Peu de gens le connaissent. C'était là son plus grand drame. Dans une ultime tentative de se faire valoir, l'auteur, cinéaste et photographe Gordon Sheppard s'est confié à la réalisatrice Francine Pelletier pendant les quelques mois qu'il lui restait à vivre; condamné par un cancer, qui allait mettre un point final à son oeuvre.

Pour Gordon Sheppard, la mort n'était certainement pas un point final. L'artiste anglo-montréalais s'est prêté au jeu du documentaire convaincu qu'un jour, les gens voudraient savoir qui est l'homme derrière l'oeuvre qu'il a laissée.

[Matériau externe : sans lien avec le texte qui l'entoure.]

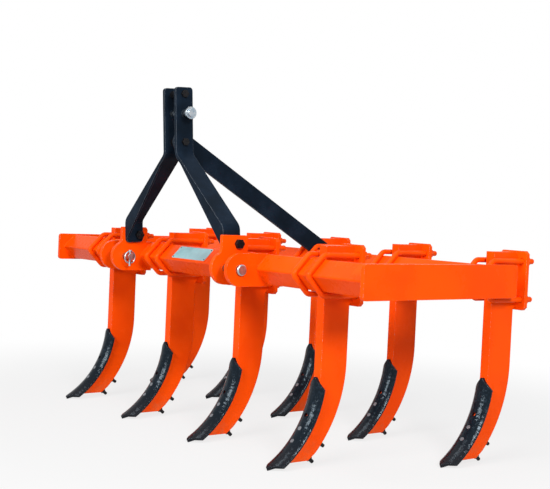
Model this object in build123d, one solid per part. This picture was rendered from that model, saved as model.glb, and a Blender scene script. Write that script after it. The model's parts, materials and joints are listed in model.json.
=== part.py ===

Francine Pelletier s'est elle aussi prêtée au jeu, fascinée par cet homme plus grand que nature, créateur singulier, mais aussi profondément narcissique, qui était persuadé que sa mort contribuerait enfin à le faire connaître.

Cet échange de bons procédés a donné Gordon Sheppard ou l'art de bien mourir, un documentaire où, oui, on fait la connaissance d'un artiste à la fois brillant et marginal. Mais plus encore, on assiste aux derniers mois de la vie d'un homme très candide devant la mort, qui cherche jusqu'à la fin la reconnaissance.

Le film s'ouvre sur l'image du corps inanimé de Gordon Sheppard, le jour de son exposition funèbre, chez lui, dans sa maison du centre-ville. Sa femme Marguerite et sa fille Africa ajustent ses vêtements, lui rajoutent un peu de rouge aux lèvres. C'est assez morbide, il faut dire, mais ça donne le ton.

«La mort est toujours un tabou, estime Francine Pelletier, qui a filmé Sheppard de mai 2005 jusqu'à sa mort en février 2006. C'est quelque chose de très enveloppé. On n'expose plus nos morts à la maison, tout de suite on fait disparaître le corps. C'est pour ça que je trouvais passionnant que Gordon soit exposé chez lui. Entouré des siens, qui aident même l'embaumeur à mettre la dernière touche. Je crois que cette approche a le mérite de démystifier la mort.»

Le sens du spectacle

Dans une des scènes marquantes du film, Gordon Sheppard se fait prendre en photo enseveli par tous les flacons vides de médicaments qu'il a pris depuis le début de sa maladie, qu'il a combattue pendant près de 10 ans. «Il avait soigneusement planifié cette performance, précise la documentariste, en conservant le moindre flacon qu'il avait vidé. Il avait donc jusqu'à la fin le sens du spectacle.»

La première fois que Francine Pelletier a rencontré Gordon Sheppard, c'était dans le cadre d'un documentaire qu'elle préparait sur le suicide de grands créateurs comme Dédé Fortin et Hubert Aquin. Sheppard avait justement publié Ha!, A Self-Murder Mystery, un imposant ouvrage sur le suicide d'Aquin qu'il a mis 20 ans à écrire. C'est finalement le cinéaste Carlos Ferrand qui l'a convaincu de consacrer un film à Sheppard.

Les prétentions de l'artiste ne sont pas banales: son documentaire The Most, sur Hugh Heffner, aurait lancé la carrière du créateur de Playboy; son film nouvel-âgeux Eliza's Horoscope aurait aussi lancé la carrière du jeune Tommy Lee Jones; et son livre sur Hubert Aquin, il le comparait à Ulysses de James Joyce. Rien de moins.

Donc, quelle trace laissera Gordon Sheppard derrière lui? Difficile à dire, répond Francine Pelletier, qui a fait le tour de l'homme et de l'artiste. «Son exposition de photographies qui mettent en scène sa mère en train de mourir [avec qui il était en conflit] a certainement été marquante. Comme ses photos de Gérald Godin, elles aussi prises durant sa maladie. Son livre sur Aquin est remarquable. Malheureusement, il n'a pas fait une seule chose assez longtemps pour développer son oeuvre.»

«Au fond, sans trop m'en rendre compte, conclut Francine Pelletier, j'ai filmé le processus qui mène à la mort. Au-delà du portrait d'un homme inusité, suprêmement intelligent et, disons-le, imbu de lui-même, c'est une démystification de la mort que je propose.»

Au cinéma Excentris les 27, 28 et 29 janvier à 18h45.